The Fed’s inflation target is based on a separate inflation gauge, the Commerce Department’s personal consumption expenditures price index, which rose 1.1% in March from a year earlier. The April figure, due later this month, will likely show an acceleration, though many economists expect it will remain below the CPI reading.

Higher inflation, even coming off a low level, could pose a headwind to consumers because wages have largely stagnated. On an inflation-adjusted basis, hourly wages fell 0.3% last month and are virtually flat from a year ago, a separate Labor Department report said Thursday.

Thursday’s consumer-prices report showed seasonally adjusted gasoline costs rose 2.3% in April, the first monthly gain since December.

Outside of volatile food and energy costs, prices rose from 0.2% last month. Shelter prices, which account for almost a third of the total index, also rose 0.2%.

Electricity costs fell 2.6% in April, the biggest one-month drop since 1986. The Labor Department said much of the decline can be attributed to “climate credits” distributed in California for the first time last month. The twice-yearly credits distribute pollution taxes on power generators to customers.

THINGS YOU ALWAYS WANTED TO KNOW ABOUT INFLATION STATISTICS

The Consumer Price Index has increased 2% in the past year, the strongest increase in nearly a year. So is inflation high or low or right at the Fed’s target or none of the above?

The U.S. government puts out a baffling array of inflation statistics, and Federal Reserve officials and economists casually bandy about terms like core inflation, a measure of prices that excludes food and energy. What good is a measure that excludes food prices? What are these different measures?

  • WHAT IS THE DIFFERENCE BETWEEN HEADLINE AND CORE INFLATION?

    The best-known measure of inflation is the Consumer Price Index, produced by the Department of Labor. The measure is created by sending hundreds of Bureau of Labor Statisticsemployees out to stores, restaurants and shops across the country every single month to measure how much prices of specific items are changing. All those individual changes are added up to produce the overall metric.

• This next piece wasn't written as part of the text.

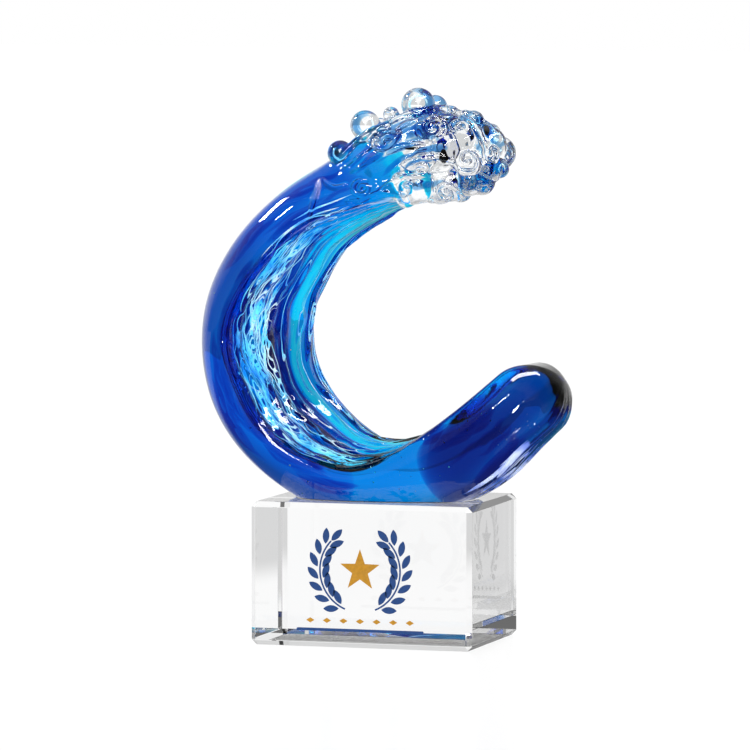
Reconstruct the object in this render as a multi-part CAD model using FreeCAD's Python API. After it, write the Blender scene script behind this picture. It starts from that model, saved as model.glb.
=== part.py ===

    Economists focus on two main measures, the first is headline inflation, which includes everything that people buy. The second measure is core inflation, which excludes food and energy. The focus on core inflation allows critics to charge that economists don’t care about the budgets of real people.

    Actually, it’s because food and energy prices bounce around but tend to move back toward core.It may feel like food and energy prices are always rising way faster than everything else, but this isn’t true. Over the past 25 years, all prices have risen 2.7% a year. Core prices have risen 2.6% a year.

  • WHAT’S THE DIFFERENCE BETWEEN CPI AND THE PCE PRICE INDEX?

    The Federal Reserve pays the most attention to a different inflation gauge, with a mouthful of a name: the personal consumption expenditures price index. The PCE price index is produced by the Department of Commerce. It uses different statistical techniques and makes differing assumptions about prices. For instance, the PCE includes the money employers spend on their employees’ health care. The CPI only includes the employees’ expenses. The PCE puts less weight on housing expenses.

    Fed officials favor the PCE price index, believing it to better account for what’s happening in the economy. Former Fed Chairman Ben Bernanke addressed this in a January 2012 press conference. “You’re not going to have a situation where the CPI is 10% and the PCE is 2%,” he said. “There may be a few tenths difference, but, generally speaking, they move very closely together.”

    The indexes hang together, but unlike core and headline inflation which converge over time, the PCE price index is consistently lower than the CPI. Over the past 25 years, PCE inflation has been about 0.5 percentage point lower per year.

  • DID WE JUST HIT THE FEDERAL RESERVE’S INFLATION TARGET?

    No. Firstly, the Fed’s target is for 2% inflation on the personal consumption expenditures price index, and that measure has only climbed 1.2% in the year through March (April’s figure is not available yet). Secondly, the Fed’s target is for inflation in the longer-run. That means the central bank is inclined to look through brief periods of too high or too low inflation and focus on their forecasts in coming years. If PCE inflation hits 2% but the Fed expects it to soon decline again, they would be unlikely to react.

  • HOW CAN INFLATION BE LOW WHEN EVERYTHING IS SO EXPENSIVE?

    Economists focus on the change in prices from year to year. That doesn’t mean prices are low. On the contrary, the CPI shows that prices are the highest they’ve ever been.  The 2% change in inflation is the increase from exactly a year ago. Over time, that adds up. Prices have more than doubled since 1983, and even since the recession’s official end in June 2009, prices have risen by 10%. So if it feels like prices have risen more than 2%, they sure have. Just not within the past 12 months.

     
  • HAS THE GOVERNMENT CHANGED THE INFLATION STATISTICS OVER THE YEARS SO THAT THEY’RE LOWER?

    Yes, it has. But this is not a massive conspiracy to hide runaway inflation. Changes to the CPI over the years, to adjust the statistical methods, have lowered the index by about 0.3 percentage point. So if the old methodology were still in place, the Department of Labor might be reporting inflation of about 2.3% instead of 2% right now.